The cloud forest vegetation above about 1,800m is rich in ferns, tree ferns, bromeliads and orchids; also the large leaved species Monstera, Philodendron, Diffenbachia and Xanthosma. The barren puna bunch-grasslands are dominated by ichu or needle grass Stipa ichu, also by species of fescue Festuca, bluegrass Poa and the reed bent grass Calamagrostis.

FAUNA

The southwest Amazon moist forests have the highest number of both mammals and birds recorded for the Amazon basin (Sears, 2001), preserved hitherto by their inaccessibility and the lack of roads. Most data were recorded in the lowlands and there is less information on the fauna of the mountain cloud forests and puna. 200 species of mammals are recorded (5% of the world’s total and 40% of Peru’s). There are 13 species of monkey, and over 100 species of bat. Notable and threatened species include bushy-tailed opossum Glironia venusta, emperor tamarin Saguinus imperator, Humboldt’s woolly monkey Lagothrix lagotricha (VU), giant armadillo Priodontes maximus (VU), hairy long-nosed armadillo Dasypus pilosus (VU), giant anteater Myrmecophaga tridactyla (VU), forest rabbit Sylvilagus brasiliensis, capybara Hydrochaeris hydrochaeris, spotted paca Cuniculus paca, pacarana Dinomys branickii (VU), brown agouti Dasyprocta variegata, green acouchi Myoprocta pratti, bush dog Speothos venaticus, short‑eared dog or zorro Atelocynus microtis, culpeo or Andean fox Pseudolopex culpaeus, spectacled bear Tremarctos ornatus (VU), the weasel-like tayra Eira barbara, giant Brazilian otter Pteronura brasiliensis (EN: 200 individuals, the world’s largest population), jaguar Panthera onca, ocelot Leopardus pardalis, oncilla L.tigrinus (VU), Andean cat L. jacobita (EN), jaguarundi Puma yagouaroundi. lowland tapir Tapirus terrestris (VU), collared peccary Tayassu tajacu, whitelipped peccary T. pecari, north Andean huemul deer or taruca Hippocamelus antisensis (VU) in the puna, grey and red brocket deer Mazama gouazoubira and M. americana.

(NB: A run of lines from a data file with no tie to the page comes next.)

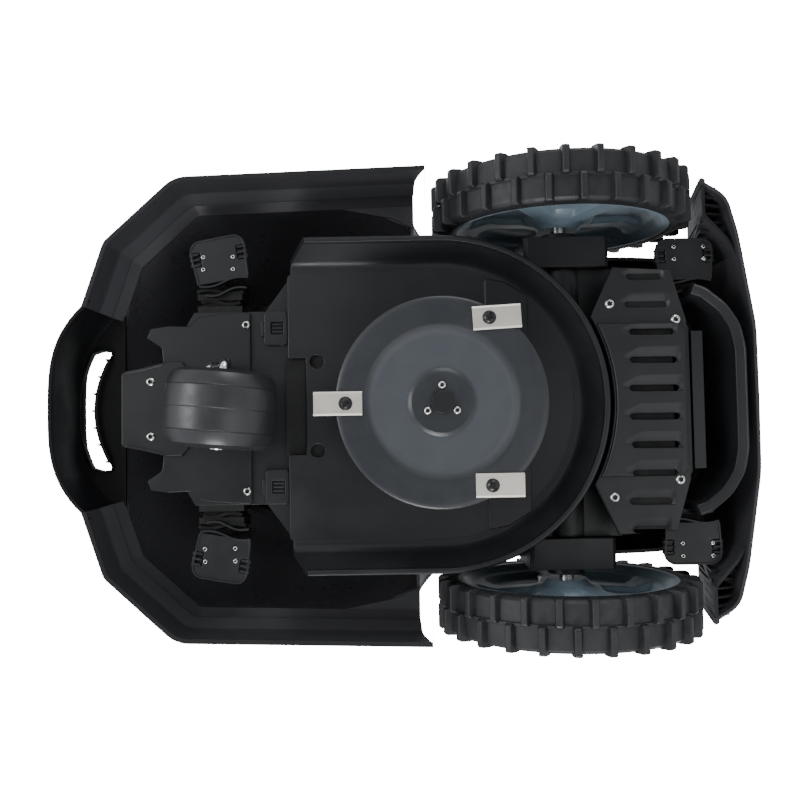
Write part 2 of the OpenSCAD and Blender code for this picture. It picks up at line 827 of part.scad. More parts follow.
module caster_fork() {
    side = caster_w / 2 + 7;
    bend = [[0, 0, 136], [0, 0, 81], [side - 6, 6, 81], [side, caster_trail - 8, 76],
        [side, caster_trail, 60], [side, caster_trail, caster_r]];
    color(steel) in_caster() {
        for (i = [0:len(bend) - 2]) rod(bend[i], bend[i + 1], rod_r);
        for (i = [1:len(bend) - 1]) translate(bend[i]) sphere(r = rod_r + 0.2, $fn = 24);
        translate([0, caster_trail, caster_r]) rotate([0, 90, 0])
            translate([0, 0, -side + 2]) cylinder(r = rod_r, h = 2 * side - 2, $fn = 32);
    }
}

module caster_wheel() {
    half = caster_w / 2;
    profile = [[rod_r + run, -half + 3], [14, -half + 3], [16, -half], [caster_r - 12, -half],
        [caster_r - 4, -half + 4], [caster_r - 0.6, -half + 13], [caster_r, -4], [caster_r, 4],
        [caster_r - 0.6, half - 13], [caster_r - 4, half - 4], [caster_r - 12, half], [16, half],
        [14, half - 3], [rod_r + run, half - 3]];
    color(rubber) in_caster() translate([0, caster_trail, caster_r]) rotate([0, 90, 0])
        rotate_extrude($fn = 96) polygon(profile);
}

chassis_tub();
chassis_lid();
tub_gasket();
front_plate();
latch_doors();
caster_bracket();
caster_bush();
battery_pack();
main_board();
deck_skirt();
lift_guides();
rear_cover();
color(mid) gearbox();  // gearbox_left
color(mid) mirror([1, 0, 0]) gearbox();  // gearbox_right
color(steel) drive_motor();  // drive_motor_left
color(steel) mirror([1, 0, 0]) drive_motor();  // drive_motor_right
dock_rim();
contact_block();
charge_contacts();
chassis_screws();
suspension_boots();
console();
display_screen();
lid_pin();
suspension_caps();
joystick_rods();
cap_screws();
hood();
shell_posts();
color(dark) skirt();  // skirt_left
color(dark) mirror([1, 0, 0]) skirt();  // skirt_right
nose_bumper();
grip_strip();
rear_bumper();
opening_trim();
control_lid();
lid_window();
stop_button();
key(0);  // key_power
key(1);  // key_home
key(2);  // key_start
height_knob();
lift_spindle();
blade_motor();
head_carrier();
blade_disc();
disc_cap();
hub_screws();
blade_screws();
blade(270, 270);  // blade_1
blade(30, 87);  // blade_2
blade(150, 90);  // blade_3
color(rubber) tyre();  // tyre_left
color([0.32, 0.4, 0.46]) hub();  // hub_left
color(steel) axle();  // axle_left
color(rubber) mirror([1, 0, 0]) tyre();  // tyre_right
color([0.32, 0.4, 0.46]) mirror([1, 0, 0]) hub();  // hub_right
color(steel) mirror([1, 0, 0]) axle();  // axle_right
caster_fork();
caster_wheel();
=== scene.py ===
"""Looks of the robotic lawn mower. Metres, +Z up, nose towards -Y, origin on the ground."""
import json
import math

import bmesh
import bpy
from mathutils import Matrix, Vector


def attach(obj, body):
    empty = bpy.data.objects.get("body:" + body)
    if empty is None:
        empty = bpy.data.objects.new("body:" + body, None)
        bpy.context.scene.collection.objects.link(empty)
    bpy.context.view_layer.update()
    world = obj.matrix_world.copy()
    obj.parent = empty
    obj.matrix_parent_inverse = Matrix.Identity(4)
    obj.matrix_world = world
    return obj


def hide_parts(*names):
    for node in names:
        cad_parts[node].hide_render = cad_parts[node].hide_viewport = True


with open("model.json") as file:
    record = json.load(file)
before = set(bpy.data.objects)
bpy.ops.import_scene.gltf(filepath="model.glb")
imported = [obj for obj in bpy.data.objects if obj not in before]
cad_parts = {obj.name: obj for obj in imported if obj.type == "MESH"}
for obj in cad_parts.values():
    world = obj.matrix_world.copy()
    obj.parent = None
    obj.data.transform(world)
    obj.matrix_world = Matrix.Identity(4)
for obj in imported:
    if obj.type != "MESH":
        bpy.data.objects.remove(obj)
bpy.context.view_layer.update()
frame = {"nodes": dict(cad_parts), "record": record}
MM = 0.001
SLOT_OF = {p["node"]: p["material_slot"] for p in frame["record"]["subparts"]}
BODY_OF = {n: b for b, ns in frame["record"]["behaviour"]["bodies"].items() for n in ns}

# ------------------------------------------------ driving sizes, millimetres and degrees
WHEEL_R, TREAD_R, HUB_R = 105, 99.5, 88.5
WHEEL_IN, WHEEL_W, AXLE_Y = 140.5, 41, 129.5
LUGS = 26
DISC_Y, DISC_Z, BLADE_SCREW_R, BLADE_ANGLES = 27.7, 40, 72.5, (30, 150, 270)
DECK_R, DECK_Z, DECK_FRONT, HOLE_X, HOLE_Y = 131, 82, -93, 35.5, -70
RIM_Z, HOOD_Z = 60, 115
NOSE_Y, NOSE_HALF, NOSE_DROP = 276, 80, 26
ARCH_R, ARCH_IN, HOOD_WALL, GROOVE = 120, 133.5, 3, 1.1
CASTER_Y, CASTER_R, CASTER_W, CASTER_TRAIL, CASTER_TURN = -168, 42, 58, 29, 5
STOP_Y, STOP_D, KNOB_Y = 93, 46, -36
LOUVRE_PITCH, PETALS = 21.8, 5
POSTS = ((113, -149, 192), (115, 231, 176))

# ------------------------------------------------ staging and shading, metres
FLOOR_HALF, FADE = 30, (0.7, 5.0)
SHELL_MIDDLE = (0, 0, 0.1)
DISH_START, DISH_STOP = (0.024, 0.027), (0.053, 0.057)
BACKDROP, BELOW, HORIZON, ABOVE = 18.0, 0.34, 1.25, 0.45
FOCAL_PIXELS, PICTURE_PIXELS = 850, 800
ALONG_X = Matrix.Rotation(math.pi / 2, 4, "Y")


# ---------------------------------------------------------------- materials

MATERIALS = {}


def mixed(nodes, links, factor, low, high):
    """Colour from low to high, each a constant or another node's output."""
    mix = nodes.new("ShaderNodeMix")
    mix.data_type = "RGBA"
    for name, value in (("A", low), ("B", high)):
        if isinstance(value, tuple):
            mix.inputs[name].default_value = (*value, 1)
        else:
            links.new(value, mix.inputs[name])
    links.new(factor, mix.inputs["Factor"])
    return mix.outputs["Result"]


def product(nodes, links, one, two):
    node = nodes.new("ShaderNodeMath")
    node.operation = "MULTIPLY"
    links.new(one, node.inputs[0])
    links.new(two, node.inputs[1])
    return node.outputs["Value"]


def vector_math(nodes, links, operation, *values):
    """Outputs of a calculation on constants and other nodes' outputs."""
    node = nodes.new("ShaderNodeVectorMath")
    node.operation = operation
    for socket, value in zip(node.inputs, values):
        if isinstance(value, tuple):
            socket.default_value = value
        else:
            links.new(value, socket)
    return node.outputs


def noise(nodes, links, vector, size_mm, detail=2.0, stretch=None):
    node = nodes.new("ShaderNodeTexNoise")
    node.inputs["Scale"].default_value = 1000.0 / size_mm
    node.inputs["Detail"].default_value = detail
    if stretch:
        mapping = nodes.new("ShaderNodeMapping")
        mapping.inputs["Scale"].default_value = stretch
        links.new(vector, mapping.inputs["Vector"])
        vector = mapping.outputs["Vector"]
    links.new(vector, node.inputs["Vector"])
    return node.outputs["Fac"]


def spread(nodes, links, value, low, high, start=0.35, stop=0.65):
    """Maps a noise's middle range on to low..high."""
    node = nodes.new("ShaderNodeMapRange")
    node.inputs["From Min"].default_value = start
    node.inputs["From Max"].default_value = stop
    node.inputs["To Min"].default_value = low
    node.inputs["To Max"].default_value = high
    links.new(value, node.inputs["Value"])
    return node.outputs["Result"]


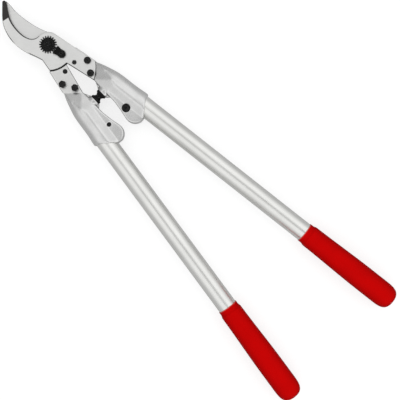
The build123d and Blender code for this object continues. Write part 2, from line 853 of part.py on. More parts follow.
def tang_pin(side):
    """Locating pin through the tang and the tongue, dimpled at both ends."""
    place = Vector(*tang_pin_place)
    low = -face - tang_pin_proud
    length = 2 * (face + tang_pin_proud)
    with BuildPart() as piece:
        with BuildSketch(half(side, low)):
            with Locations(place):
                Circle(tang_pin_radius)
        extrude(amount=length)
        chamfer(piece.edges().filter_by(GeomType.CIRCLE), length=tang_pin_proud)
        for height, way in ((low, 1), (low + length, -1)):
            with BuildSketch(half(side, height)):
                with Locations(place):
                    Circle(tang_pin_dimple)
            extrude(amount=way * tang_pin_dimple / 2, taper=30, mode=Mode.SUBTRACT)
    return piece


def screw_plane(side, place, height):
    """Seat for a screw's head, in a half's plane."""
    seat = half(side, height)
    return Plane(seat.from_local_coords(Vector(*place)), seat.x_dir, seat.z_dir)


for name, side in sides.items():
    finish(bracket(side), f"{name}_bracket")
    finish(bumper(side), f"{name}_bumper")
    finish(tube(side), f"{name}_tube")
    finish(grip(side), f"{name}_grip")
    finish(tang_pin(side), f"{name}_tang_pin")
    for level, place in tang_bolts.items():
        tang_bolt = cap_screw(
            screw_plane(side, place, face),
            tang_bolt_head,
            tang_bolt_head_thick,
            tang_bolt_key,
            tang_bolt_radius,
            2 * face + tang_nut_thick + tang_bolt_proud,
        )
        finish(tang_bolt, f"{name}_{level}_tang_bolt")
        finish(tang_nut(side, place), f"{name}_{level}_tang_nut")
    clamp_screw = cap_screw(
        screw_plane(side, clamp_place, web_half - clamp_seat_depth),
        clamp_head,
        clamp_head_thick,
        clamp_key,
        clamp_radius,
        2 * web_half - clamp_seat_depth - screw_end_gap,
    )
    finish(clamp_screw, f"{name}_clamp_screw")
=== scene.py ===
"""Bypass loppers: the finishes of the steel, castings, tubes and grips, round the fixed frame.

Everything is in metres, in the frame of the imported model: +Y towards the blade tips,
+X towards the handle that carries the counter-blade, +Z out of the face with the nut.
"""

import json
from math import atan2, cos, pi, radians, sin

import bmesh
import bpy
from mathutils import Matrix, Vector


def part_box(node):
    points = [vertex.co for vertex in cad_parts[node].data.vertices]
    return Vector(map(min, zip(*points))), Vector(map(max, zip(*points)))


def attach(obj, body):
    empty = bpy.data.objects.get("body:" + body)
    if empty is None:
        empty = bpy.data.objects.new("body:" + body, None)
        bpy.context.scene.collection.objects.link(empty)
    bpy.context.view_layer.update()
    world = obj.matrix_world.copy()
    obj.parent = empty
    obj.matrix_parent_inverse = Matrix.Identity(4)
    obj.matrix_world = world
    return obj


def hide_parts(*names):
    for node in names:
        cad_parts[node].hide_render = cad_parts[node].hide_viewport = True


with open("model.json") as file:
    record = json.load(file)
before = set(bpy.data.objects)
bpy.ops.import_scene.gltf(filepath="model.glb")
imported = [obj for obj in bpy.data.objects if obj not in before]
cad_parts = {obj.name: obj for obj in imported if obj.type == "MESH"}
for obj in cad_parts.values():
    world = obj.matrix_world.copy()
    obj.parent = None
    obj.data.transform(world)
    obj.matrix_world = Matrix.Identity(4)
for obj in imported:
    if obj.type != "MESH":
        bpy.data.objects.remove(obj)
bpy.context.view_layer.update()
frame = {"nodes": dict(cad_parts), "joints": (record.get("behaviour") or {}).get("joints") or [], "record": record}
nodes = frame["nodes"]
MM = 0.001

# ======== Counter-blade ========
# The hooked plate: forged steel, ground bright on both faces and left dark on its sides.
# Its point is dipped black, and the bevel inside the hook is dark too.
# It is bolted to the right bracket, and the pivot bolt is keyed to it.
steel_bright, steel_cloudy = (0.80, 0.80, 0.79, 1), (0.76, 0.76, 0.75, 1)
steel_scratch = (0.66, 0.66, 0.65, 1)
steel_side, steel_side_grain = (0.030, 0.030, 0.030, 1), (0.07, 0.07, 0.07, 1)
steel_side_worn = (0.30, 0.30, 0.29, 1)
steel_edge_rolled_and_shaded = (0.06, 0.06, 0.06, 1)
steel_dipped, steel_dipped_grain = (0.016, 0.015, 0.014, 1), (0.030, 0.028, 0.027, 1)
bevel_grey, bevel_painted_highlight = (0.26, 0.26, 0.26, 1), (0.90, 0.90, 0.89, 1)
between_plates_painted_shade = (0.012, 0.011, 0.010, 1)
between_plates_shade_start = 17.5 * MM        # below the pivot, where the painted shade between the plates begins
dip_slope, dip_level = 0.211, 55.48 * MM  # the black point's edge: its slope, and its height
half_spread = 0.30              # the slope at which each tang leans away from the middle
pivot = Vector(frame["joints"][0]["pos_m"])


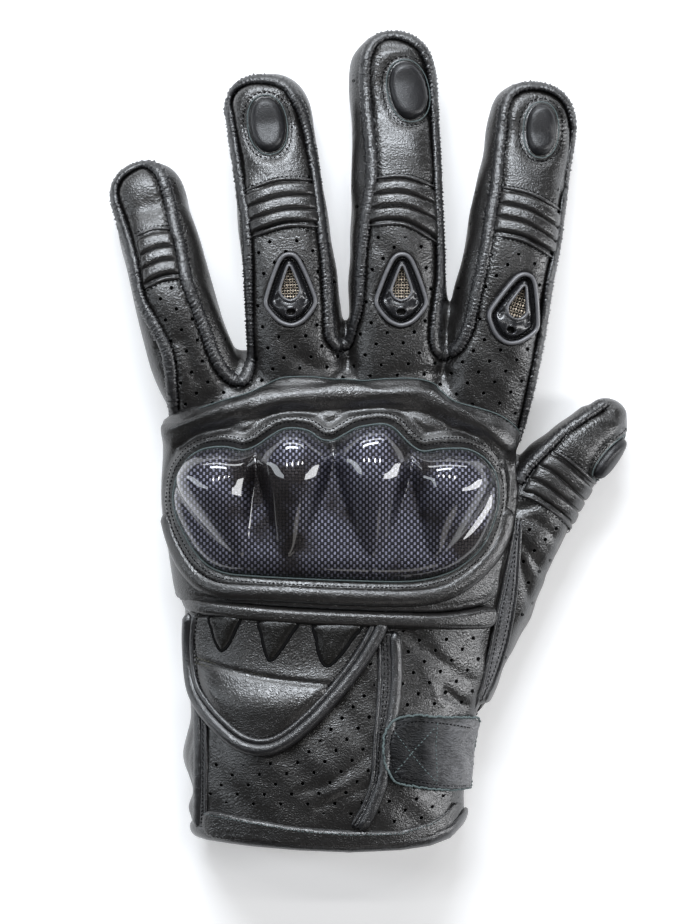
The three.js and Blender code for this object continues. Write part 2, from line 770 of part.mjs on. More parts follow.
function add(name, made, material) {
  const { numProp, vertProperties, triVerts } = made.getMesh();
  const positions = new Float32Array((vertProperties.length / numProp) * 3);
  for (let index = 0; index < positions.length / 3; index++) {
    positions.set(vertProperties.subarray(index * numProp, index * numProp + 3), index * 3);
  }
  const geometry = new THREE.BufferGeometry()
    .setAttribute("position", new THREE.BufferAttribute(positions, 3))
    .setIndex(new THREE.BufferAttribute(triVerts, 1));
  const mesh = new THREE.Mesh(geometry, material);
  mesh.name = name;
  glove.add(mesh);
}

add("hand_back", handBack(), leather);
add("palm", palm(), leather);
add("cuff", cuffShell(), leather);
add("hem_binding", hemBinding(), binding);

const neighbours = { ring: digits.little, middle: digits.ring, index: digits.middle, thumb: digits.index };
for (const [name, digit] of Object.entries(digits)) {
  add(name === "thumb" ? "thumb" : `${name}_finger`, stall(digit, neighbours[name]), leather);
  add(`${name}_ribs`, ribbedPanel(digit, ribs[name]), leather);
}
for (const [name, pad] of Object.entries(pads)) {
  add(`${name}_tip_pad`, tipPad(digits[name], pad), smoothLeather);
}
for (const [name, vent] of Object.entries(vents)) {
  add(`${name}_vent`, ventFrame(digits[name], vent), ventPlastic);
  add(`${name}_vent_wire`, ventWire(digits[name], vent), wire);
}

add("knuckle_panel", knucklePanel(), smoothLeather);
add("shield_roll", shieldRoll(), smoothLeather);
add("knuckle_shield", knuckleShield(), carbon);
add("back_band", backBand(), binding);
add("wrist_flap", wristFlap(), leather);
add("flap_piping", flapPiping(), binding);
for (const [name, dart] of Object.entries(darts)) {
  add(`flap_dart_${name}`, flapDart(dart), smoothLeather);
}
add("thumb_side_strip", strip(thumbStrip), binding);
add("outer_side_strip", strip(outerStrip), binding);
add("wrist_strap", wristStrap(), strapLeather);

export default glove;
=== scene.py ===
# Looks of a short motorcycle glove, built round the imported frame.
# The glove lies palm down: X to the thumb side, Y to the fingertips, Z up, in metres.

import json
import math

import bmesh
import bpy
import numpy as np
from mathutils import Matrix, Vector
from mathutils.bvhtree import BVHTree

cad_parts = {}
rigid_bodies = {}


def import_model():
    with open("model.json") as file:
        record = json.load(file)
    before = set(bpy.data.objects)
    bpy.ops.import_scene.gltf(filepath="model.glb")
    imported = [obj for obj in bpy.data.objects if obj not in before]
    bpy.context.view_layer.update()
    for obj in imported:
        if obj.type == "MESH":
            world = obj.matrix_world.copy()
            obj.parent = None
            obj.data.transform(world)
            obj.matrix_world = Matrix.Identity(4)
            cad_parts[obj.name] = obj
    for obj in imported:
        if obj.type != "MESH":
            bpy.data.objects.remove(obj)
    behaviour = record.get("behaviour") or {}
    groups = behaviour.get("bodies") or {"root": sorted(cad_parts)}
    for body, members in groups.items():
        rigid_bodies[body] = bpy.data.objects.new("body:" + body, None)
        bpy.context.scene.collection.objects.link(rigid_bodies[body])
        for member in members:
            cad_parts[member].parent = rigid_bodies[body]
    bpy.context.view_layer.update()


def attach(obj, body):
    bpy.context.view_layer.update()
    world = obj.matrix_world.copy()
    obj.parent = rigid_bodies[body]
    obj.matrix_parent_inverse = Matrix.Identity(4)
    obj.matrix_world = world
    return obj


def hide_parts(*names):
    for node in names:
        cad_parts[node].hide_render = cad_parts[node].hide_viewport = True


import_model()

mm = 0.001
pixel = 0.3 * mm  # one pixel of the photograph, at the glove
photoMiddle = (371.5, 440.0)  # the pixel over the frame's origin
dice = np.random.default_rng(11)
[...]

Within the larger, but overlapping Biosphere Reserve, a recent study from the Field Museum in Chicago lists 222 species of mammals recorded along an elevational transect in the Manu Biosphere Reserve. Twelve species found were new to science; four others might be new and are being evaluated. Their tally of mammals comprises 20 species of opossums, one shrew opossum, two armadillos, 5 sloths and anteaters, 92 bats, 14 primates, 21 carnivores, one tapir, 7 even-toed ungulates, 58 rodents, and one rabbit (Patterson, Stotz & Solari, 2006). These may not all be found within the National Park site, but the potential for increased discoveries in the area is clear.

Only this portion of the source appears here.